流石にもう何度も見てると慣れはしたし、やっぱり春映画は脚本がな~なんて言ったりもできますが、そんな初見の思い出が頭をよぎります。
TVシリーズラス前まで来てこうやって見返して思うのは、スタプリでここまで描いてきた「私たちは星 姿、形何もかも違うけど 命みんな持つ」出自も外見も思いもそれぞれ違う、でもそんな違う星々を繋ぎ合わせて大きな星座を描く。
ああ、それこそスタプリで描きたかった事じゃないか。
アイドルだろうが声優でなかろうが、空に輝くキラキラ星、それがキュアスター=成瀬瑛美だよねって改めて思うわけです。
彼女には、彼女だけの輝きがあって、それが周りの星々と繋がりあってスタートゥインクルプリキュアがそこにある。成瀬瑛美で良かった。成瀬瑛美だからこそ良かったんだなって、それはとっても素敵な事だと思う。

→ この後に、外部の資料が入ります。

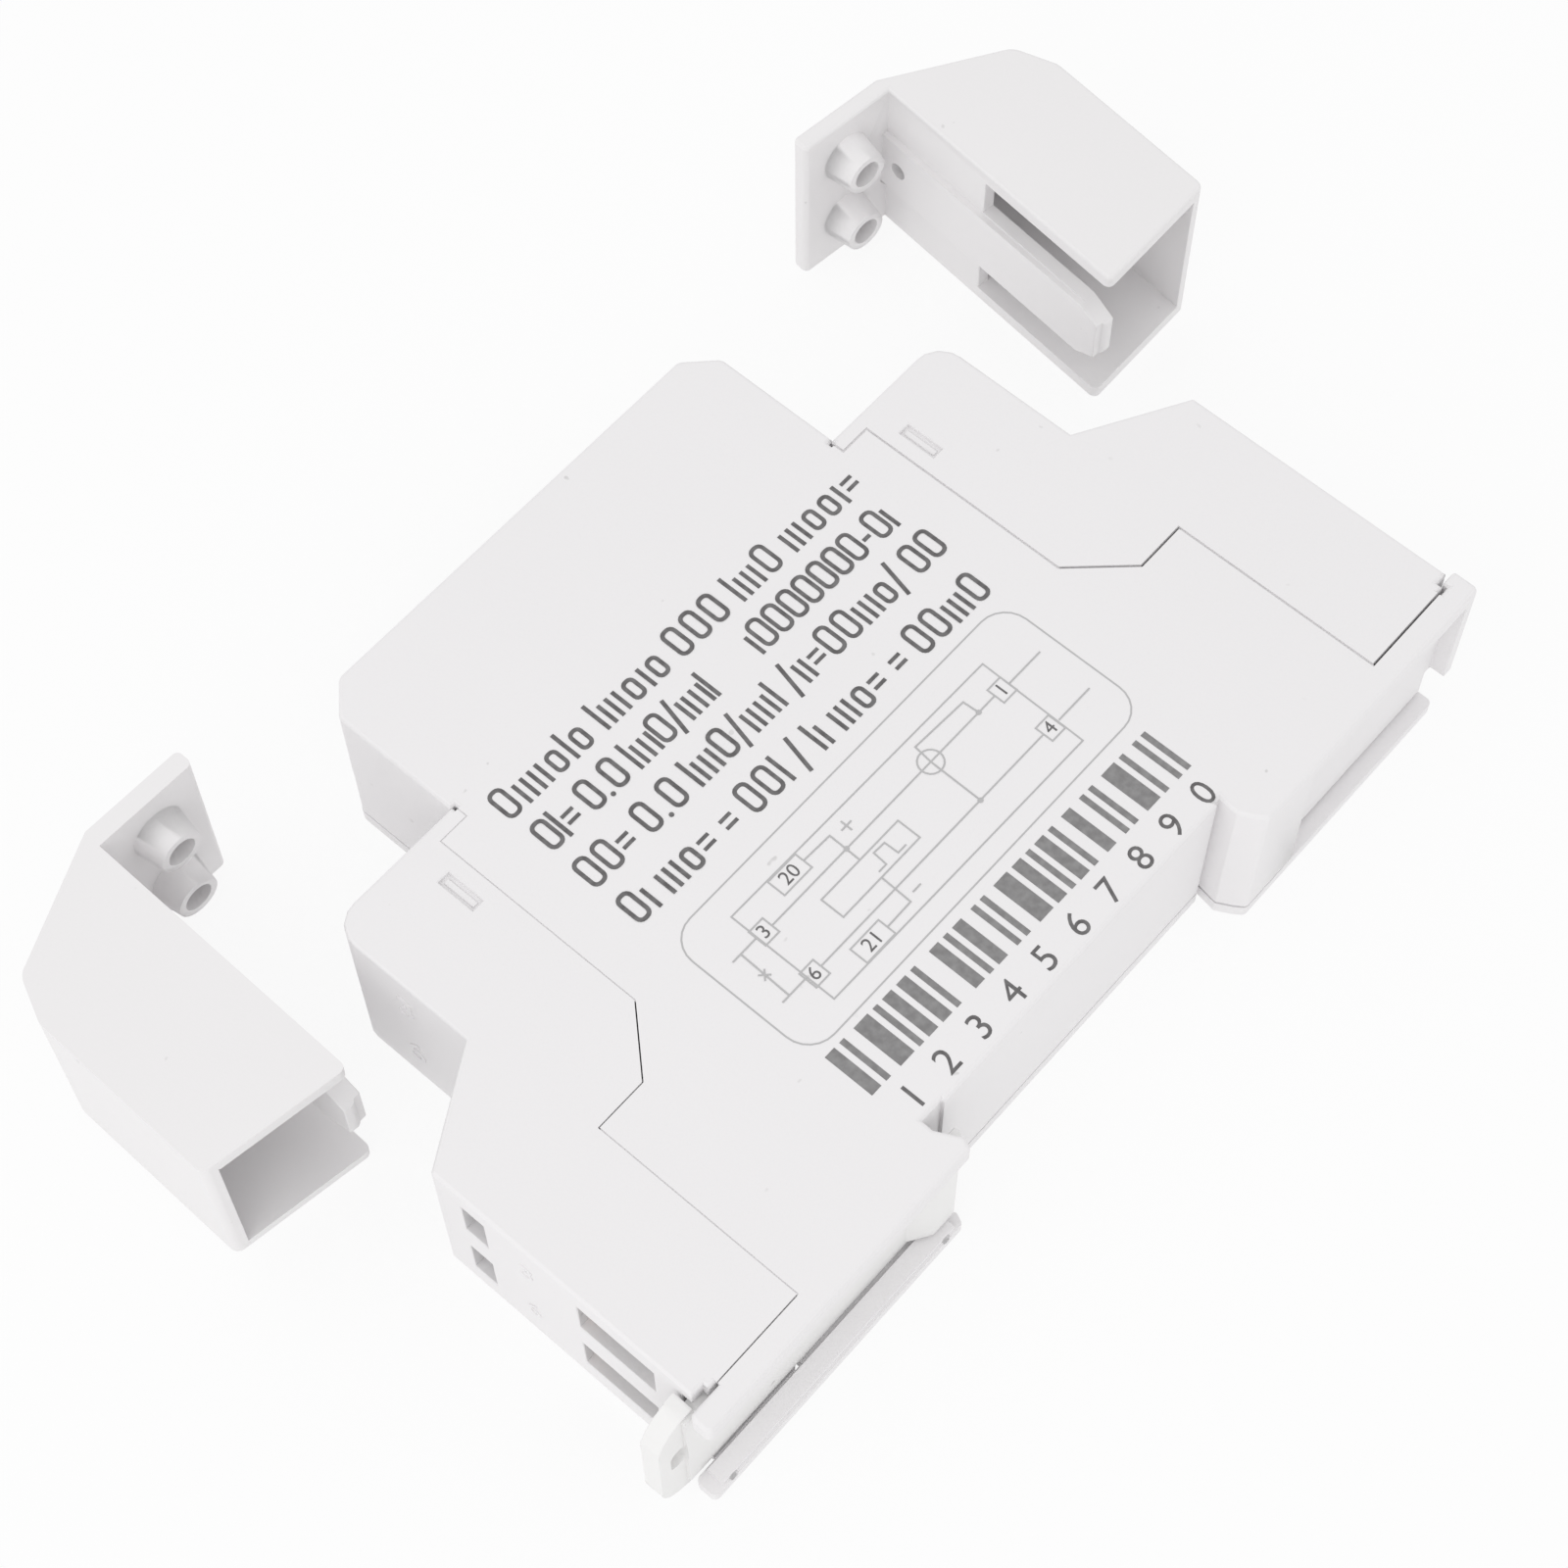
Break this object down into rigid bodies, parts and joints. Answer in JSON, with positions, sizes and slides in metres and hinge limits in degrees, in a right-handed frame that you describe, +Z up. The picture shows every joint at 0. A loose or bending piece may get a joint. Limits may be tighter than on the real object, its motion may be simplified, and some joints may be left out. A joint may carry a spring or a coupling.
{
  "type": "din rail energy meter",
  "caption": "One-module single-phase energy meter for a DIN rail, lying on its flat side with its terminal covers taken off beside it.",
  "frame": {"origin": "middle of the rail seat, at half the module's width", "axes": "X along the meter towards the line-in end, +Y from the rail seat to the front, +Z up through the module's width as it lies"},
  "size_m": [0.1209, 0.0708, 0.0176],
  "materials": {
    "housing": "fine satin, light grey",
    "cover": "fine satin, light grey",
    "clip": "milky, slightly translucent",
    "window": "clear polished",
    "display": "reflective display glass",
    "holder": "moulded",
    "lamp": "clear red",
    "board": "green solder mask",
    "steel": "zinc plated",
    "copper": "rolled copper",
    "manganin": "rolled",
    "film": "moulded box",
    "can": "sleeved can",
    "varistor": "dipped",
    "chip": "moulded"
  },
  "bodies": {
    "meter": {"case_shell": "housing", "case_back_plate": "housing", "terminal_block_upper": "housing", "terminal_block_lower": "housing", "terminal_cover_upper": "cover", "terminal_cover_lower": "cover", "line_bar_in": "copper", "line_bar_out": "copper", "neutral_bar": "copper", "shunt": "manganin", "pulse_tail_20": "copper", "pulse_tail_21": "copper", "display_window": "window", "display_glass": "display", "display_holder": "holder", "pulse_lamp": "lamp", "circuit_board": "board", "film_capacitor": "film", "smoothing_capacitor": "can", "varistor": "varistor", "metering_chip": "chip", "pulse_coupler": "chip"},
    "clip": {"rail_clip": "clip"},
    "screw_1": {"terminal_screw_1": "steel"},
    "screw_3": {"terminal_screw_3": "steel"},
    "screw_4": {"terminal_screw_4": "steel"},
    "screw_6": {"terminal_screw_6": "steel"},
    "screw_20": {"pulse_screw_20": "steel"},
    "screw_21": {"pulse_screw_21": "steel"},
    "clamp_1": {"cage_clamp_1": "steel"},
    "clamp_3": {"cage_clamp_3": "steel"},
    "clamp_4": {"cage_clamp_4": "steel"},
    "clamp_6": {"cage_clamp_6": "steel"},
    "clamp_20": {"pulse_clamp_20": "steel"},
    "clamp_21": {"pulse_clamp_21": "steel"}
  },
  "joints": [
    {"name": "rail_clip_slide", "type": "slide", "parent": "meter", "child": "clip", "axis": [-1, 0, 0], "range_m": [0, 0.003], "stiffness_N_per_m": 3000},
    {"name": "screw_1_turn", "type": "hinge", "parent": "meter", "child": "screw_1", "pos_m": [0.0399, 0.02, 0.00405], "axis": [0, -1, 0], "range_deg": [0, 2880]},
    {"name": "screw_3_turn", "type": "hinge", "parent": "meter", "child": "screw_3", "pos_m": [-0.0399, 0.02, 0.00405], "axis": [0, -1, 0], "range_deg": [0, 2880]},
    {"name": "screw_4_turn", "type": "hinge", "parent": "meter", "child": "screw_4", "pos_m": [0.0399, 0.02, -0.00405], "axis": [0, -1, 0], "range_deg": [0, 2880]},
    {"name": "screw_6_turn", "type": "hinge", "parent": "meter", "child": "screw_6", "pos_m": [-0.0399, 0.02, -0.00405], "axis": [0, -1, 0], "range_deg": [0, 2880]},
    {"name": "screw_20_turn", "type": "hinge", "parent": "meter", "child": "screw_20", "pos_m": [0.0306, 0.04, 0.00405], "axis": [0, -1, 0], "range_deg": [0, 1872]},
    {"name": "screw_21_turn", "type": "hinge", "parent": "meter", "child": "screw_21", "pos_m": [0.0306, 0.04, -0.00405], "axis": [0, -1, 0], "range_deg": [0, 1872]},
    {"name": "clamp_1_rise", "type": "slide", "parent": "meter", "child": "clamp_1", "axis": [0, 1, 0], "range_m": [0, 0.0056]},
    {"name": "clamp_3_rise", "type": "slide", "parent": "meter", "child": "clamp_3", "axis": [0, 1, 0], "range_m": [0, 0.0056]},
    {"name": "clamp_4_rise", "type": "slide", "parent": "meter", "child": "clamp_4", "axis": [0, 1, 0], "range_m": [0, 0.0056]},
    {"name": "clamp_6_rise", "type": "slide", "parent": "meter", "child": "clamp_6", "axis": [0, 1, 0], "range_m": [0, 0.0056]},
    {"name": "clamp_20_rise", "type": "slide", "parent": "meter", "child": "clamp_20", "axis": [0, 1, 0], "range_m": [0, 0.0026]},
    {"name": "clamp_21_rise", "type": "slide", "parent": "meter", "child": "clamp_21", "axis": [0, 1, 0], "range_m": [0, 0.0026]}
  ],
  "couplings": [
    {"joint": "screw_1_turn", "follows": "clamp_1_rise", "rad_per_m": 8975.5},
    {"joint": "screw_3_turn", "follows": "clamp_3_rise", "rad_per_m": 8975.5},
    {"joint": "screw_4_turn", "follows": "clamp_4_rise", "rad_per_m": 8975.5},
    {"joint": "screw_6_turn", "follows": "clamp_6_rise", "rad_per_m": 8975.5},
    {"joint": "screw_20_turn", "follows": "clamp_20_rise", "rad_per_m": 12566},
    {"joint": "screw_21_turn", "follows": "clamp_21_rise", "rad_per_m": 12566}
  ]
}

あとはミラクルユニバースって脚本がTV本編のシリーズ構成もやってる村山さんが映画の脚本もやってるので、キャラクターにそんなにブレがないのが良い所。
TV本編が2月スタート、映画が3月公開なので春映画は新シリーズのキャラを違和感無く描くのがとても大変。同じく村山さんが昔に映画の方だけ脚本書いた春映画「DX2」の新人ハートキャッチ組が、なんかキャラ違うくね?と散々言われてましたので、その時のリベンジは果たせたと思われます。
プリアラのシリーズディレクターの貝澤幸男さんが今回の映画の監督もやってますので、プリアラ組の描き方、活かし方もバッチリ。一応プリアラは今回が見納め。

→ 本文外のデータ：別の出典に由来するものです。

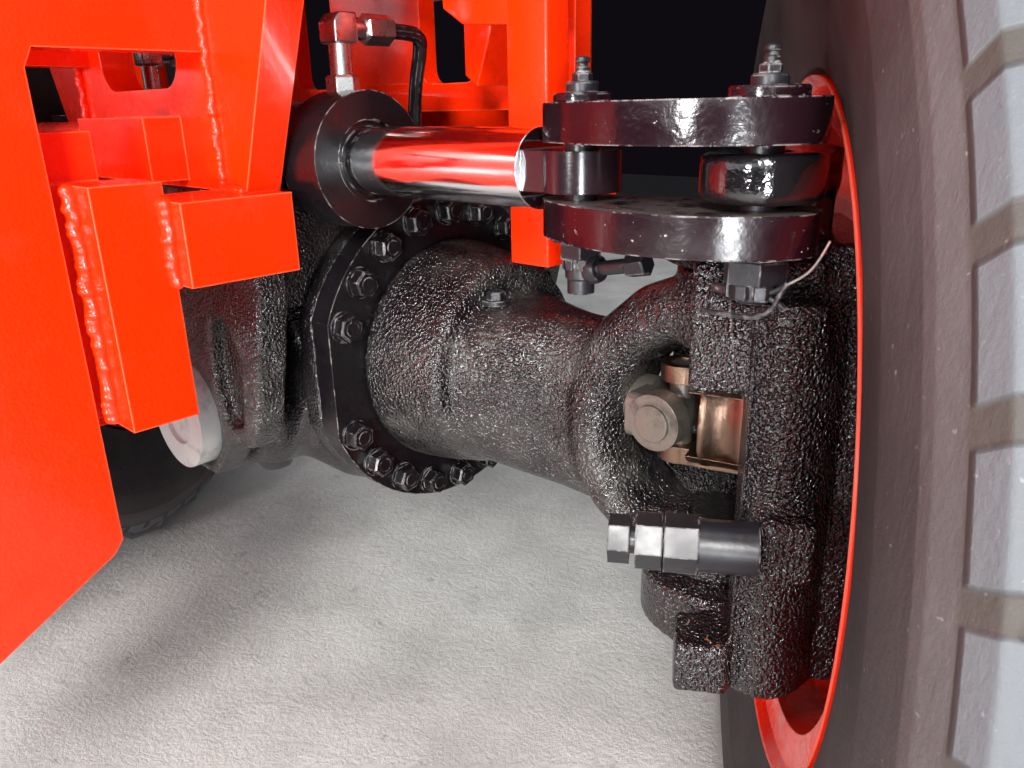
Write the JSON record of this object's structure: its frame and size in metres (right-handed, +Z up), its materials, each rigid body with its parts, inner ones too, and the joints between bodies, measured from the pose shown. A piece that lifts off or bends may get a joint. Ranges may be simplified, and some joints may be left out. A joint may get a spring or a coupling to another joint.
{
  "type": "steering drive axle with chassis cradle",
  "caption": "Rear steering drive axle of a rough terrain forklift with steering cylinder, links, knuckles and lugged wheels, hung on a fore-and-aft pivot in its chassis cradle.",
  "frame": {"origin": "centre of the four chassis bolt holes on the cradle's top face", "axes": "+X to the vehicle's left along the axle, +Y to the vehicle's rear, +Z up"},
  "size_m": [1.8314, 1.0562, 0.8365],
  "materials": {
    "orange_paint": "satin orange-red paint",
    "black_casting": "gloss black paint over rough sand casting",
    "black_steel": "gloss black paint",
    "bright_steel": "machined",
    "zinc_steel": "zinc plated",
    "chrome": "hard chrome",
    "bronze": "oily bronze-coloured steel",
    "pipe_black": "satin",
    "rim_paint": "satin orange-red paint",
    "tyre": "dusty worn rubber"
  },
  "bodies": {
    "cradle": {"front_block_left": "orange_paint", "front_block_right": "orange_paint", "front_cross_plate": "orange_paint", "front_pivot_bracket": "black_casting", "front_pivot_tube": "bright_steel", "middle_cross_plate": "orange_paint", "rear_block_left": "orange_paint", "rear_block_right": "orange_paint", "rear_cross_plate": "orange_paint", "rear_pivot_bracket": "black_casting", "rear_pivot_tube": "bright_steel", "side_plate_left": "orange_paint", "side_plate_right": "orange_paint", "stop_post_left": "orange_paint", "stop_post_right": "orange_paint", "top_plate": "orange_paint"},
    "axle": {"bolt_flange_left": "black_casting", "bolt_flange_right": "black_casting", "centre_housing": "black_casting", "cylinder_barrel": "black_steel", "cylinder_feet": "black_casting", "cylinder_head_left": "black_steel", "cylinder_head_right": "black_steel", "drive_nose": "black_casting", "inner_yoke_left": "bright_steel", "inner_yoke_right": "bright_steel", "pivot_pin": "bright_steel", "steering_pipe_left": "pipe_black", "steering_pipe_right": "pipe_black", "trumpet_left": "black_casting", "trumpet_right": "black_casting"},
    "steering_rod": {"piston_rod": "chrome"},
    "link_left": {"link_plates_left": "black_steel", "link_pins_left": "zinc_steel"},
    "link_right": {"link_plates_right": "black_steel", "link_pins_right": "zinc_steel"},
    "knuckle_left": {"knuckle_left": "black_casting", "kingpins_left": "bright_steel", "stop_bolt_left": "zinc_steel", "outer_yoke_left": "bright_steel", "spindle_left": "black_casting"},
    "knuckle_right": {"knuckle_right": "black_casting", "kingpins_right": "bright_steel", "stop_bolt_right": "zinc_steel", "outer_yoke_right": "bright_steel", "spindle_right": "black_casting"},
    "joint_fork_left": {"middle_fork_left": "bronze"},
    "joint_fork_right": {"middle_fork_right": "bronze"},
    "wheel_left": {"hub_left": "black_casting", "rim_left": "rim_paint", "tyre_left": "tyre"},
    "wheel_right": {"hub_right": "black_casting", "rim_right": "rim_paint", "tyre_right": "tyre"},
    "drive_flange": {"drive_flange": "bright_steel"}
  },
  "joints": [
    {"name": "axle_oscillation", "type": "hinge", "parent": "cradle", "child": "axle", "pos_m": [0, 0, -0.472], "axis": [0, 1, 0], "range_deg": [-5.5, 5.5]},
    {"name": "steer_left", "type": "hinge", "parent": "axle", "child": "knuckle_left", "pos_m": [0.45, 0, -0.42], "axis": [0, 0, 1], "range_deg": [-65, 1]},
    {"name": "steer_right", "type": "hinge", "parent": "axle", "child": "knuckle_right", "pos_m": [-0.45, 0, -0.42], "axis": [0, 0, 1], "range_deg": [-65, 1]},
    {"name": "rod_slide", "type": "slide", "parent": "axle", "child": "steering_rod", "axis": [1, 0, 0], "range_m": [-0.115, 0.0019]},
    {"name": "link_left_pivot", "type": "hinge", "parent": "knuckle_left", "child": "link_left", "pos_m": [0.50617, -0.08989, -0.242], "axis": [0, 0, 1], "range_deg": [-1, 65]},
    {"name": "link_right_pivot", "type": "hinge", "parent": "knuckle_right", "child": "link_right", "pos_m": [-0.39383, -0.08989, -0.242], "axis": [0, 0, 1], "range_deg": [-1, 65]},
    {"name": "joint_fork_left_pivot", "type": "hinge", "parent": "axle", "child": "joint_fork_left", "pos_m": [0.41255, 0, -0.42], "axis": [0, 0, 1], "range_deg": [-32.5, 0.5]},
    {"name": "joint_fork_right_pivot", "type": "hinge", "parent": "axle", "child": "joint_fork_right", "pos_m": [-0.41255, 0, -0.42], "axis": [0, 0, 1], "range_deg": [-32.5, 0.5]},
    {"name": "wheel_left_spin", "type": "hinge", "parent": "knuckle_left", "child": "wheel_left", "pos_m": [0.45, 0, -0.42], "axis": [0.848, 0.5299, 0], "continuous": true},
    {"name": "wheel_right_spin", "type": "hinge", "parent": "knuckle_right", "child": "wheel_right", "pos_m": [-0.45, 0, -0.42], "axis": [0.848, 0.5299, 0], "continuous": true},
    {"name": "drive_spin", "type": "hinge", "parent": "axle", "child": "drive_flange", "pos_m": [0, 0.2, -0.472], "axis": [0, 1, 0], "continuous": true}
  ],
  "couplings": [
    {"joint": "steer_right", "follows": "steer_left", "ratio": 1},
    {"joint": "rod_slide", "follows": "steer_left", "m_per_rad": 0.1006},
    {"joint": "link_left_pivot", "follows": "steer_left", "ratio": -1},
    {"joint": "link_right_pivot", "follows": "steer_left", "ratio": -1},
    {"joint": "joint_fork_left_pivot", "follows": "steer_left", "ratio": 0.5},
    {"joint": "joint_fork_right_pivot", "follows": "steer_left", "ratio": 0.5}
  ]
}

ああ、そうそう見納めと言えば本当は前年の「プリキュアスーパースターズ」で例年であれば最後の出演になってたキュアミラクルがプリアラ秋映画、オールスターズメモリーズと例外的に出続けて映画連続出演記録を伸ばしてた所に、今回もちょい役ながら声付きで出てくれたのは、最初見た時はとっても嬉しかった。
さて、そんな感じで泣いても笑ってもスタプリ最終回。
スーパー戦隊もそうだけど、やっぱり1年間見続けてきての最後って特別な気持ちです。毎年、ドキドキ、ソワソワしながらその時を待つ特別な時間で、ああ~これを味わうために見てるんだなって不思議な気持ちになります。